Don’t Drop that Chainsaw; Put it Gently Away for a While

My husband has this analogy (metaphor?) he uses frequently—juggling cats and chainsaws. I think, to him, this activity actually sounds like fun. To me, it’s just a great image for those days when you feel like you not only have too many balls in the air at once, but that most of them have claws and teeth, motorized and otherwise.

Yes, you do know the days I’m talking about.

It’s so easy, maybe too easy, to keep adding things to our calendars. To our lives. Books to read. Movies to see. Workshops to take. Fun trips with our families or friends. Writing projects.

Writing projects we really want to do.

And pretty soon, we’ve got chainsaws flying, along with a Siamese, a Tabby, and a Manx we sure hope started out without that tail. We only have two hands, but the sky is filled with a half-dozen felines, way too many bright-yellow power tools, and…watch out for that electrical cord!

The other morning (aka the wee hours of the night, just past midnight), I took one of those chainsaws from my list and turned it off. It was a project that, I hoped, was going to get me started on a new learning curve. As I lay awake, I had one of those moment of clarity that you really wish came to you at noon, or even dinnertime, but never do. I said to myself, “Oh, yes. And when, exactly, do you have time, right now, for a learning curve?” You can guess what I answered.

I didn’t lock the chainsaw away. I just wound up its cord neatly and tucked the whole thing into its plastic case, then latched it shut. And I put it on the shelf. Not too high–I can reach it easily. And those latches are so lightweight; I can flip them open any time I want.

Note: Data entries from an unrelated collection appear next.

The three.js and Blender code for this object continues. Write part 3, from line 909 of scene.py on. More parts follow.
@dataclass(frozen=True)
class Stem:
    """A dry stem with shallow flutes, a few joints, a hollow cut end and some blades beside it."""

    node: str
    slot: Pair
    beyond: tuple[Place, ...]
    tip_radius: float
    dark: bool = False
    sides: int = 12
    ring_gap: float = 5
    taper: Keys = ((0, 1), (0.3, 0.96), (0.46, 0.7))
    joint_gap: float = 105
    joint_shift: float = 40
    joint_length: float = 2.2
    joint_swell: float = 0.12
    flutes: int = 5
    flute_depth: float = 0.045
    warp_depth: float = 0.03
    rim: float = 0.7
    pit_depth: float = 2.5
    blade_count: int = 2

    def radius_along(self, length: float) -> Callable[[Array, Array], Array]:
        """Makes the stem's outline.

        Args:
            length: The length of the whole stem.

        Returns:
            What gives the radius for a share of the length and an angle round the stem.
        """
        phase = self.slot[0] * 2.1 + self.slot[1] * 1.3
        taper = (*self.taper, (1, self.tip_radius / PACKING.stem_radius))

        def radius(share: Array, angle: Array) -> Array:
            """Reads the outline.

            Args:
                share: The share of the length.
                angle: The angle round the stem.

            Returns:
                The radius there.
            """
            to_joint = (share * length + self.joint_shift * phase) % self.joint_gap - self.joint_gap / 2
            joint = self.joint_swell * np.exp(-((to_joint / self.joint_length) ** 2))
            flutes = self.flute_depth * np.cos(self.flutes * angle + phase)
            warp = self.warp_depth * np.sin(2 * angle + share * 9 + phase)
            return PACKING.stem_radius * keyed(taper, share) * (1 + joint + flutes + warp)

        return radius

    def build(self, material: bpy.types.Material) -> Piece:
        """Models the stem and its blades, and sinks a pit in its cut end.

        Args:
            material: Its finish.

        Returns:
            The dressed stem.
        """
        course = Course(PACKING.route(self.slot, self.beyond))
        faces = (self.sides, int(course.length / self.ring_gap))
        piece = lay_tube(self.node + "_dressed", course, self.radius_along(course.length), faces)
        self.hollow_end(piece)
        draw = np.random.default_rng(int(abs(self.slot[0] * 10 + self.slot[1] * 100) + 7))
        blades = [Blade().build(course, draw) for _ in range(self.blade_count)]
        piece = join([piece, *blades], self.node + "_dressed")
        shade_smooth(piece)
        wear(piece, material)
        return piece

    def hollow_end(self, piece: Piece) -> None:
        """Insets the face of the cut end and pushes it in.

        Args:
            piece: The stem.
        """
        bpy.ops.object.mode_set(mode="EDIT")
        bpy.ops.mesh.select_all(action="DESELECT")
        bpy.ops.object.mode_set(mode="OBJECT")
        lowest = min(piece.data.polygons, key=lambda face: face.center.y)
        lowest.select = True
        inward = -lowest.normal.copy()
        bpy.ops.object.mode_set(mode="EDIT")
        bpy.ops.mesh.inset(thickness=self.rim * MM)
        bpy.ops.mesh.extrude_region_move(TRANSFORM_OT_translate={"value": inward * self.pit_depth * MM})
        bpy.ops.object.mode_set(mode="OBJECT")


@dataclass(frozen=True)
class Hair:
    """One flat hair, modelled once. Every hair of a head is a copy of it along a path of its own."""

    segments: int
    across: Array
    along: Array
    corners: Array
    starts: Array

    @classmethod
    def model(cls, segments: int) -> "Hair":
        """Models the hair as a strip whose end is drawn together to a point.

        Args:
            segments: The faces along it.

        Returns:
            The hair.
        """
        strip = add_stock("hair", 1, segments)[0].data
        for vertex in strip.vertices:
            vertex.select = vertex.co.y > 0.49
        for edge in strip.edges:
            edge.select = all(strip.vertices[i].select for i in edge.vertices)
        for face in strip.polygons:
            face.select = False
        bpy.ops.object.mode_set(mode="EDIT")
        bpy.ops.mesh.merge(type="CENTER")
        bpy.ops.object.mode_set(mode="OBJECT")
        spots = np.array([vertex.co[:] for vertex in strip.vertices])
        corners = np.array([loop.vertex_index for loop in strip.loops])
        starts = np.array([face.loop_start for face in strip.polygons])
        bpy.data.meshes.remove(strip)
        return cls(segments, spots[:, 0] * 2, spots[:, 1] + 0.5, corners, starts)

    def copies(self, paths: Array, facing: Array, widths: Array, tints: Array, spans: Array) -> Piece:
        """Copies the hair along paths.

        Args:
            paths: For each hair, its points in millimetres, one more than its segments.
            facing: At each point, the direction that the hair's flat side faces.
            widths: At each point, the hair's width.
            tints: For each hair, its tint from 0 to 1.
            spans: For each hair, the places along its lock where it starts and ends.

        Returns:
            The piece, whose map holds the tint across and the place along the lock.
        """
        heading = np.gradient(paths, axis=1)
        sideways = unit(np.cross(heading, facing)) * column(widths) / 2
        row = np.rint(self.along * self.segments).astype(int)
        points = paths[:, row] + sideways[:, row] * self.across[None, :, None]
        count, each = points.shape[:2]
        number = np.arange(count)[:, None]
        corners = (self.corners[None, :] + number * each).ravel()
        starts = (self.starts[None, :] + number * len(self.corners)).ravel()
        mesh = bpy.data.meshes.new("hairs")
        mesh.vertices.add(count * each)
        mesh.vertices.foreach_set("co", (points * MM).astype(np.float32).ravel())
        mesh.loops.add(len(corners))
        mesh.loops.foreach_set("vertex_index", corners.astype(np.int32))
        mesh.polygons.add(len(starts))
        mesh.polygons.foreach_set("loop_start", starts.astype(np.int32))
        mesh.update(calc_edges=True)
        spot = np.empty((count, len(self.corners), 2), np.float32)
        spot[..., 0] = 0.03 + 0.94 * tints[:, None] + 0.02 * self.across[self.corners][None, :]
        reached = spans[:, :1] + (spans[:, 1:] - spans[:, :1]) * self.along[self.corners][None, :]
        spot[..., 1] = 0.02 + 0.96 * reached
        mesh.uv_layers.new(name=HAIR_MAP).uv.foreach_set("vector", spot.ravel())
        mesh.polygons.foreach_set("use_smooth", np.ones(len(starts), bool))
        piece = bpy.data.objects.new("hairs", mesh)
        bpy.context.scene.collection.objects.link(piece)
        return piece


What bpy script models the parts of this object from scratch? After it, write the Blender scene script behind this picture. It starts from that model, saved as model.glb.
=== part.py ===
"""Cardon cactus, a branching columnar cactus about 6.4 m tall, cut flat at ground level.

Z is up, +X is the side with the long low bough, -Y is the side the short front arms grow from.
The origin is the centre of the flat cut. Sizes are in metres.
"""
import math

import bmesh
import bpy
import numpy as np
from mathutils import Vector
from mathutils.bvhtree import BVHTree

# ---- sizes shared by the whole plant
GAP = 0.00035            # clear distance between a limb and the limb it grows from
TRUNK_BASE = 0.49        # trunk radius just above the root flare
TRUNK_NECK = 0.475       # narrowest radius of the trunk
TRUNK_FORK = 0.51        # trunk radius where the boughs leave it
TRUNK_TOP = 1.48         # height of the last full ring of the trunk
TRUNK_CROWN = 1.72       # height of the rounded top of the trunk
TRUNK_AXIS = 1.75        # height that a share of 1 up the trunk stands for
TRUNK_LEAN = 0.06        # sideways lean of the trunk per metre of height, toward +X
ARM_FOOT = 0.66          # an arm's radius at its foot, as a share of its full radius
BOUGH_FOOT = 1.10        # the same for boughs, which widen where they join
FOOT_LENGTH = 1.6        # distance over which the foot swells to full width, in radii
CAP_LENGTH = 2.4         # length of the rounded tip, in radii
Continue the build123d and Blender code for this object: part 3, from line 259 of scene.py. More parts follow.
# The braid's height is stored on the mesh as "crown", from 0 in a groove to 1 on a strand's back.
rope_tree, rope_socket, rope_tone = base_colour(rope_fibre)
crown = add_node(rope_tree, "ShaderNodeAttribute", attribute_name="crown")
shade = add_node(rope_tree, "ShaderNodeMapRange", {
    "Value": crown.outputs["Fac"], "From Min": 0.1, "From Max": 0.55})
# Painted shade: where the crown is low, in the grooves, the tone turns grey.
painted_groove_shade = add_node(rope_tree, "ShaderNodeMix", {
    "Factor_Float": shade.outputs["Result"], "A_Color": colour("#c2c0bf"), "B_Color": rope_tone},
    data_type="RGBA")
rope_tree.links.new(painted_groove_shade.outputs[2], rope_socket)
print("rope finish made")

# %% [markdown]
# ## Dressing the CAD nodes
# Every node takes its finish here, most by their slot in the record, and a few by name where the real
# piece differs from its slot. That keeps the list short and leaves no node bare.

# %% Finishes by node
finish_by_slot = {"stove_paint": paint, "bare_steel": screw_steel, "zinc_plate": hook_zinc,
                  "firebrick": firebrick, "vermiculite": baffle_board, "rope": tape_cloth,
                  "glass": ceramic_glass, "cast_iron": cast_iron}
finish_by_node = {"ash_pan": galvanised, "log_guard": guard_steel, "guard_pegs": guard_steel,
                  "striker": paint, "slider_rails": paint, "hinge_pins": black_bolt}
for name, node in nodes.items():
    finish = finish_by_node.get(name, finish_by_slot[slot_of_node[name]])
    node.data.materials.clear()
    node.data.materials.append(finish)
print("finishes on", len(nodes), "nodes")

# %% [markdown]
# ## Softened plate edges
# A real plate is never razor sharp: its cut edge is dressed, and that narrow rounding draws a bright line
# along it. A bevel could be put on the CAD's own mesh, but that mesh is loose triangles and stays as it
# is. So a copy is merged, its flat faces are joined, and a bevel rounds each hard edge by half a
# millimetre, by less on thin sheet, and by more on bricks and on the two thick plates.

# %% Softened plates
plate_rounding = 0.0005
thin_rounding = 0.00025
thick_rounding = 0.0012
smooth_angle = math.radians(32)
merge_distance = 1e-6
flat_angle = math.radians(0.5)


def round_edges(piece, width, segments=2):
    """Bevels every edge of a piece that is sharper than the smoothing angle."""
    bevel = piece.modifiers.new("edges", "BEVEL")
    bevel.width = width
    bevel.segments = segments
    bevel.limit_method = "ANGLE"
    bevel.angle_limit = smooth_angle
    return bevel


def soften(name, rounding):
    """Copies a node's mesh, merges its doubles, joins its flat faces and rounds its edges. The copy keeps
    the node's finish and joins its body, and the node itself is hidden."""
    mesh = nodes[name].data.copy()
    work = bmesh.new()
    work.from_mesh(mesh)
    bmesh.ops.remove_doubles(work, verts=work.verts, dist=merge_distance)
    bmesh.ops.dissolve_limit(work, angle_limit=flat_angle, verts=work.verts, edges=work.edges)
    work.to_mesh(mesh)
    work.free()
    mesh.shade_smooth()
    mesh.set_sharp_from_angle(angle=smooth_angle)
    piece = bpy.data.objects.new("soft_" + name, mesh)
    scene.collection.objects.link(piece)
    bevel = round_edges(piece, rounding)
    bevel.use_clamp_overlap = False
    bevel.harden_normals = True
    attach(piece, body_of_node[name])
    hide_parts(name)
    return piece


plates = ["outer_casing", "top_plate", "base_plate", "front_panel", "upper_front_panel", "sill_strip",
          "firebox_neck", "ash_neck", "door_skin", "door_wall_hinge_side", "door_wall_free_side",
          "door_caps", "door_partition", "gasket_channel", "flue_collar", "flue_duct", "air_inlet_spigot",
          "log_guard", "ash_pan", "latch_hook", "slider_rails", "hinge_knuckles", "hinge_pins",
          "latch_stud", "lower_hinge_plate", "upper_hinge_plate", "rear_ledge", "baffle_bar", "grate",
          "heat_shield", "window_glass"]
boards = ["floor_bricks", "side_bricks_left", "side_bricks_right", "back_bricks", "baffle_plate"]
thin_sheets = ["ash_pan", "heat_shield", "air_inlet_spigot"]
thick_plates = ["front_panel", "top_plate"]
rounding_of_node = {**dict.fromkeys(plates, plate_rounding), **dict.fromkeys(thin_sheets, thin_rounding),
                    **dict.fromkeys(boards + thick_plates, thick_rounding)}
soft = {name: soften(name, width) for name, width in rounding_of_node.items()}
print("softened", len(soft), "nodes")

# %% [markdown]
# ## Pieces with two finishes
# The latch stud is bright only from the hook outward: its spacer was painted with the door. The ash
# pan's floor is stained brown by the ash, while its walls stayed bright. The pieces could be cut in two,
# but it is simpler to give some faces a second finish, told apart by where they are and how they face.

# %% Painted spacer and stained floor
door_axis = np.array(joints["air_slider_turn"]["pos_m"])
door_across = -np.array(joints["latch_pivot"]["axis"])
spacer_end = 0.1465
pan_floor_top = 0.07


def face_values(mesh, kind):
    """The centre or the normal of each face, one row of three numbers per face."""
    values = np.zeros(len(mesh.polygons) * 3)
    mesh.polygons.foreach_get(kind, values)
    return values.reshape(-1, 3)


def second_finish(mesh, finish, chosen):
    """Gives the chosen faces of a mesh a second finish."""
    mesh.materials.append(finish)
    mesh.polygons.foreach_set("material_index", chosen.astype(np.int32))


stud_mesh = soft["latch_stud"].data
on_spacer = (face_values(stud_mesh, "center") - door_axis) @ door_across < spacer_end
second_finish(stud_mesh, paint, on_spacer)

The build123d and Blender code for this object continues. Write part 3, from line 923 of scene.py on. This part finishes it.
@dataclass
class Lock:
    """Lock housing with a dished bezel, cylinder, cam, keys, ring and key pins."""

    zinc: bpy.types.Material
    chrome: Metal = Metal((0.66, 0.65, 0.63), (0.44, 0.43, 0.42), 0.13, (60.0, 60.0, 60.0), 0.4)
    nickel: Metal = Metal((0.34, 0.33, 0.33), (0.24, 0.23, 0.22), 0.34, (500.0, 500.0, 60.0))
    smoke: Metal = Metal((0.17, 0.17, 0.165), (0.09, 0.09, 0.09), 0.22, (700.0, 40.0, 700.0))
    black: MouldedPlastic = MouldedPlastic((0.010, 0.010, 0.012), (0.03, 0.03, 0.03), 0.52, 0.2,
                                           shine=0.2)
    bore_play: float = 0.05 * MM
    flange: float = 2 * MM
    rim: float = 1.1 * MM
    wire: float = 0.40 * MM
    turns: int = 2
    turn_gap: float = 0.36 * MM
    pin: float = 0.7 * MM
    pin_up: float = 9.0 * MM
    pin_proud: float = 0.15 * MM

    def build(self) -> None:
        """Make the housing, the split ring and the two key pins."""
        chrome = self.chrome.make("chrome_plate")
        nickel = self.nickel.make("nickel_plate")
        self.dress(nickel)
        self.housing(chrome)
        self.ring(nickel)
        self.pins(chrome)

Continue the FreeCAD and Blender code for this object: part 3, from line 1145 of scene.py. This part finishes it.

Just not, you know, this month.

Guess what? I went back to sleep. Was there disappointment? Sure, a little. Was there relief? Oh, you bet. Because, by taking one of my chainsaws out of the air, I get to keep the others running and save all those kitties that I love so much. Nothing’s going to come crashing down around me, nothing’s going to hit me on the head, and nobody else is going to lose a tail.

What about you? Are you juggling just fine, catching flaming torches easily between your teeth? Or is there one item you want to take a second look at, catch it gently and see if maybe, just for a while, it doesn’t belong in your routine? We each run in our own personal circuses, and I toast your act—whether it’s tossing two beanbags back and forth, or catching swords as you ride bareback on a pink-feathered horse.

Just, if you’re waking up too many hours before dawn, consider sliding one of those swords into its scabbard. 🙂


14 thoughts on “Don’t Drop that Chainsaw; Put it Gently Away for a While

    • beckylevine says:

      It’s probably allergies! I don’t know about you, but Spring has come to California, with pollen EVERYWHERE. 🙂

      Give yourself a breather if you need it.


    • beckylevine says:

      That’s about it, Jenn. I try and look it as a better place to be than years ago when I didn’t have enough things going on! 🙂


  1. Claudine says:

    I love this, Becky. Great analogy. I was thinking of a visual for myself today of all my projects: holding a large quantity of chocolate pudding above my head, without benefit of a bowl, but I like yours better.
    I have several quotes posted around my computer about busyness, and sometimes I even remember to look at them. Your post helped me to re-center.


    • beckylevine says:

      The chocolate pudding image is good, except that–you know–it would still TASTE good if it crashed! :)We all try to do too much–it’s okay, still we start going nuts.